The dark-haired woman shot him a frightened glance. Their hostess did not react.

‘I presume you know how I became the editor in chief?’

‘No.’

Her tone changed again, becoming almost dreamy.

‘It’s almost like a fairy tale. I can see it all in front of me like a real-life picture story. This is how it happened.’

Her pitch and facial expression changed again.

‘My origins are simple, and I’m not ashamed of it,’ she said aggressively, the corners of her mouth turned down and her nose in the air.

‘I see.’

She gave her visitor a quick, appraising look and said matter-of-factly:

‘The chairman of the group is a genius. Nothing less than a genius. A great man, greater than Demokratus.’

‘Demokratus?’

She chirruped and waggled her head.

‘Oh, me and names. I mean somebody else, of course. It’s not easy when there’s so much to fit in up there.’

Jensen nodded.

‘The chairman took me directly from a very humble post and let me look after the magazine. I mean to say, what complete madness, what boldness. Just think, a young girl like me as the head of a big editorial department. But I was the fresh new blood the magazine needed. In three months I’d knocked the department into shape, cleared out the dead wood, and within six months I’d made it every woman’s favourite reading. Which it has been ever since.’

Her voice changed as she addressed herself to the woman with dark hair:

‘Never forget that the eight-page horoscope, the cinemascope picture stories and the real-life series about the mothers of great men were my idea. We’re still making capital out of those today. And the pets, the full-colour pull-out.’

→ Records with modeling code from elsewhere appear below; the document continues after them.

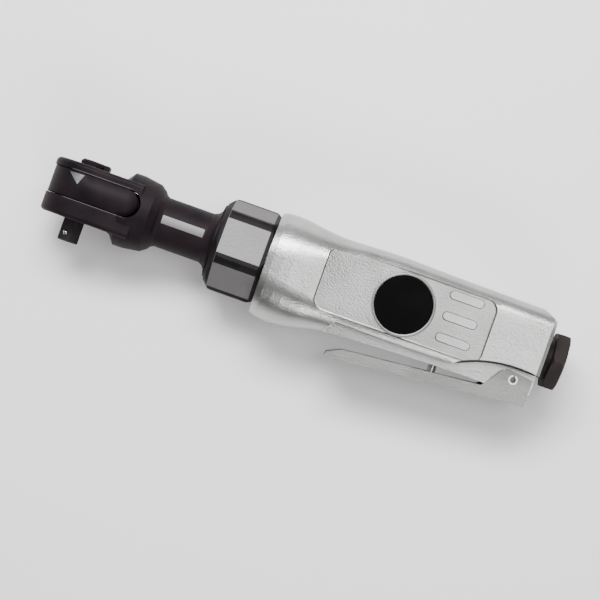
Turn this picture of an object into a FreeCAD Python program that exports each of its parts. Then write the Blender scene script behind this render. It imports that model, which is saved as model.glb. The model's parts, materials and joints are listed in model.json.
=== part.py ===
"""Compact pneumatic ratchet wrench with a 1/4 inch square drive: a forged head on a cast motor housing.

Every piece is modelled about the tool's centre line: +X runs from the drive to the air inlet, -Y is the side
that the square drive and the throttle lever point to, +Z is the upper flank of the tool as it lies on its
side. While it is modelled x = 0 is the drive's axis. On export everything moves by TO_INLET, which puts the
origin at the middle of the air inlet's mouth. Millimetres and degrees throughout.
"""
import FreeCAD, Part
import math
import os
from FreeCAD import Vector

# ---------------------------------------------------------------- fits
SLIDE_GAP = 0.05        # radial clearance of a running or sliding pair
PLAY = 0.3              # free space beside a piece that moves
SEAT = 0.1              # radial clearance of a piece that is only dropped in

# ---------------------------------------------------------------- head and drive
SQUARE = 6.35           # across the flats of the drive
SQUARE_LENGTH = 9.3
SQUARE_TURN = -34.0     # how far the square stands turned from the tool's axis
EAR_FACE = 11.6         # outer face of each ear, from the centre line
GAP_LOW = -3.7          # the two faces of the gap between the ears
GAP_HIGH = 8.1
GAP_END = 25.4          # where the gap's round end lies
EAR_RADIUS = 15.05
YOKE_RADIUS = 13.4
YOKE_BORE = 9.1         # tips of the yoke's inner teeth
YOKE_TEETH = 24
YOKE_TOOTH = 1.0
SHOULDER_START = 14.0
SHOULDER_FULL = 18.2
SHOULDER_END = 29.6
SHOULDER_RADIUS = 15.7
NECK_RADIUS = 10.6
NECK_START = 34.0
FLARE_START = 54.0
FLARE_RADIUS = 15.6
NUT_START = 58.4
SPINDLE_RADIUS = 6.4    # journals of the drive in the two ears
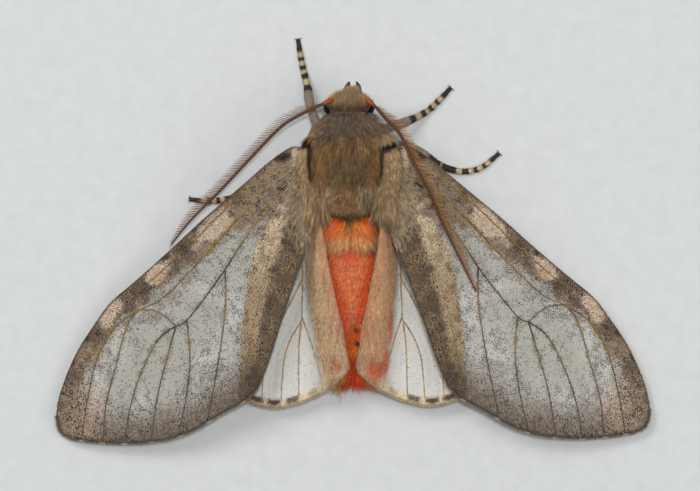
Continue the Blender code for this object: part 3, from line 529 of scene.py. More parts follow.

She made a feeble gesture of self-deprecation, rings sparkling on her fingers, and said mildly:

‘But I’m not saying that because I want praise or flattery. I’ve already got my reward, in the form of hundreds of thousands of heart-warming letters from grateful readers.’

The woman lapsed momentarily into silence, her hand raised and her head turned to one side, as if she were scanning the horizon.

‘Don’t ask me how you achieve something like that,’ she said diffidently. ‘It’s something you just feel, you feel it as surely as you know that every woman at least once in her life is going to experience a look of hot, intense desire.’

The dark-haired woman gave a stifled sort of gurgle.

The woman in the negligee flinched, and stared at her with undisguised loathing.

‘That was in our time, of course,’ she said in a hard, patronising tone. ‘When we women still had a bit of fire in our bellies.’

Her face had fallen and a network of wrinkles had emerged around her eyes and mouth. She chewed irritably on the long, pointed, shimmering silver nail of her left thumb.

‘You were given a farewell diploma when you left?’

‘I certainly was,’ she said. ‘Oh, it was just so sweet of them.’ The teenage smile returned and her eyes began to twinkle.

‘Would you like to see it?’

‘Yes.’

She rose gracefully and floated out of the room. The dark-haired woman gave Jensen a panic-stricken look.

The woman came back with the document pressed to her chest.

‘And can you imagine, every single personality of any importance signed it for me, even a real princess.’

She opened the diploma. The blank page on the left was covered in signatures.

‘I think this was my very favourite, of all the hundreds of presents I got. From all over, do you want to see?’

‘There’s no need,’ said Jensen.

The woman smiled, bashful and bewildered.

‘But why have you, a police inspector, come here to ask me all this?’